Most impressively, proved gas reserves in 2010 were up 50% compared to the 2005 number or the 1980 number. That's right: our proved gas reserves are 50% higher in 2010 than 30 years ago, despite using a lot of gas during that 30 year period. [Emphasis added.]
How can that happen if Hubbert was right? The answer, inevitably, is the free market: finding ways not only to develop new resources but to enhance existing ones beyond any limiting theories like Hubbert’s, or Peak Oil. The Peak Oil theory is based on Hubbert’s curve and is described as that point in time when the maximum rate of oil extraction is reached, after which the rate of production enters a terminal decline. Unfortunately for that theory, the real world has bent the proved reserves curves upward, embarrassing both the New York Times and Mr. Hubbert.

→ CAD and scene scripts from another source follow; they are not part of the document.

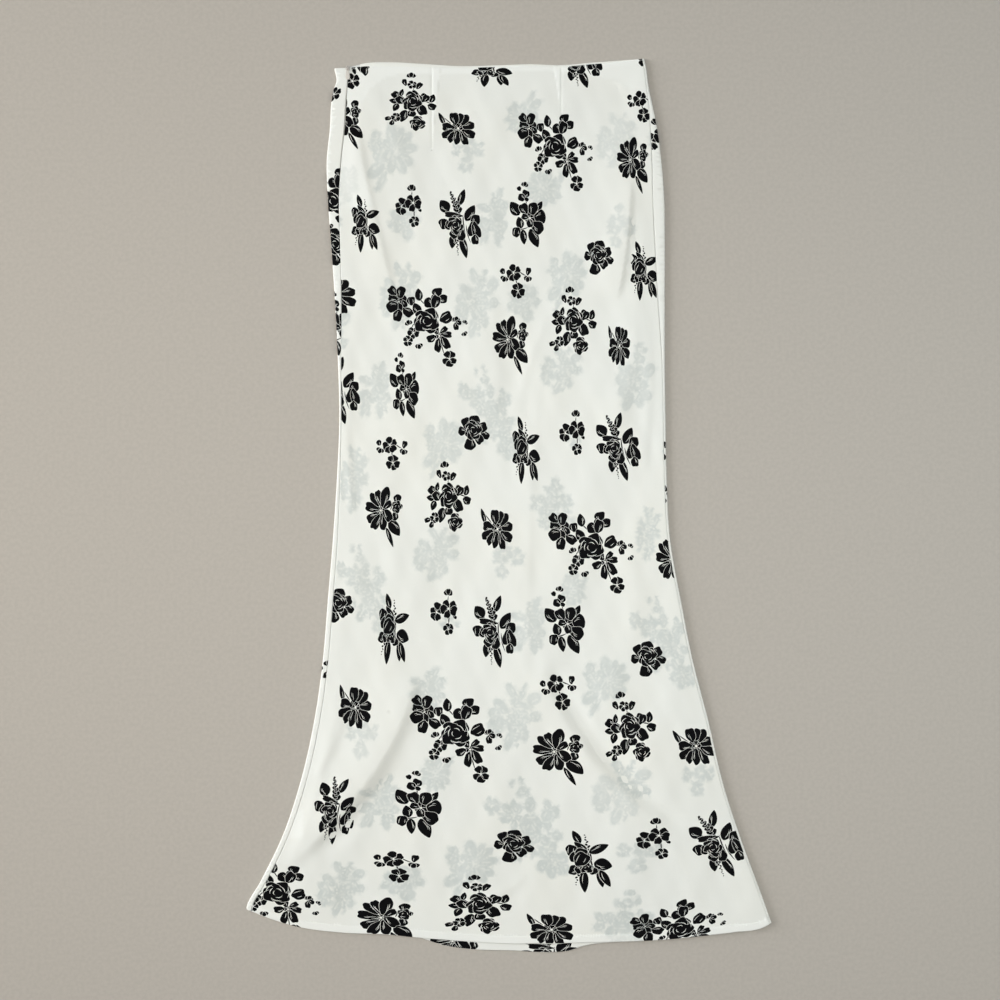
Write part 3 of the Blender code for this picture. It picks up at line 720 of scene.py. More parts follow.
    def catkin(self, part: Part) -> list[Stroke]:
        """A tassel of small lobes that grow smaller toward its tip."""
        count = max(4, round(part.length / 2.1))
        marks = []
        for step in range(count):
            share = step / (count - 1)
            size = part.width * (0.50 - 0.26 * share)
            zigzag = 0.22 * part.width * (1 - share) * (-1) ** step
            place = beyond(part.x, part.y, part.angle, part.length * (share - 0.5), zigzag)
            turn = part.angle + (48 + 14 * math.sin(2.6 * step)) * (-1) ** step
            marks += self.lobe(*place, turn, 1.7 * size, size)[:2]
        return marks

    def strokes(self, part: Part) -> list[Stroke]:
        """The strokes of any part.

        Args:
            part: The shape to draw.

        Returns:
            Its strokes, in the order that they are laid down.
        """
        composed = {
            Shape.ROSE: self.rose,
            Shape.BLOSSOM: self.blossom,
            Shape.BUD: self.bud,
            Shape.TREFOIL: self.trefoil,
            Shape.CATKIN: self.catkin,
            Shape.RAYS: self.rays,
        }
        if part.shape in composed:
            return composed[part.shape](part)
        if part.shape is Shape.STEM:
            bow = 0.06 * part.length * math.sin(part.x + part.y)
            return [Stroke(part.x, part.y, part.angle, part.length, part.width, True, True, bow)]
        if part.shape is Shape.OVAL:
            return [Stroke(part.x, part.y, part.angle, part.length, part.width, False, True)]
        length, width = self.fullness * part.length, self.fullness * part.width
        return self.lobe(part.x, part.y, part.angle, length, width, part.shape is Shape.LEAF)

    def outline(self, stroke: Stroke) -> np.ndarray:
        """The points round one stroke, counterclockwise, in millimetres."""
        around = 1.6 * (stroke.length + stroke.width)
        least = 6 if stroke.width < 1.5 else 10
        count = int(np.clip(round(around / self.edge_step), least, 30))
        t = 2 * math.pi * np.arange(count) / count
        along, across = np.cos(t), np.sin(t)
        if stroke.pointed:
            shape = across * np.abs(across) ** 0.45 * (1 - 0.25 * along)
        else:
            phase = 1.3 * stroke.x + 0.9 * stroke.y
            ripple = 0.045 * np.sin(3 * t + phase) + 0.05 * np.sin(5 * t - 2 * phase)
            ripple -= 0.10 * np.exp(-((np.sin(t / 2) / 0.16) ** 2))
            shape = across * (1 + 0.24 * along) * (1 + ripple)
            along = along * (1 + ripple)
        u = along * stroke.length / 2
        v = shape * stroke.width / 2 + stroke.bend * (1 - along**2)
        return np.stack(beyond(stroke.x, stroke.y, stroke.angle, u, v), axis=1)


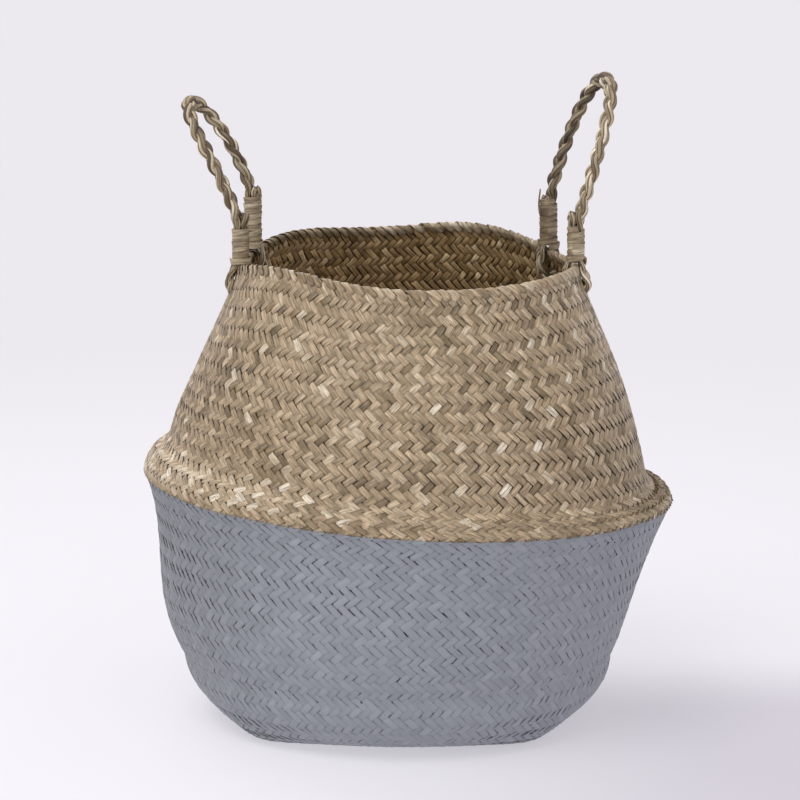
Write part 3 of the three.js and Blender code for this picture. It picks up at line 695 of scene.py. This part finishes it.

If the energy revolution now taking shape lives up to its full potential, we are headed into a new century in which the location of the world’s energy resources and the structure of the world’s energy trade support American affluence at home and power abroad….
The energy bonanza changes the American outlook far more dramatically than most people yet realize. This is a Big One, a game changer, and it will likely be a major factor in propelling the United States to the next (and still unknown) stage of development — towards the next incarnation of the American Dream.
When left alone, the American entrepreneur with access to capital will allow it to find its highest and best use. As the energy development revolution in this country continues, its impacts will be felt across the country and around the world. It is estimated that the energy boom has already generated some 600,000 new jobs, and when manufacturing and processing industries return to the United States to take advantage of low energy costs, those jobs will be multiplied by a factor of 10.
As Mead mused on the energy revolution taking place in America, he was led to acknowledge a higher power:
Nature — or perhaps Nature’s God — seems to love mocking pundits. Just when the entire punditocracy, it sometimes seemed, had bought into the “American decline” meme, Europe collapsed and huge energy reserves were discovered underneath the United States.
The “special providence” that observers have from time to time discerned in America’s progress through history doesn’t seem to be quite finished with us yet.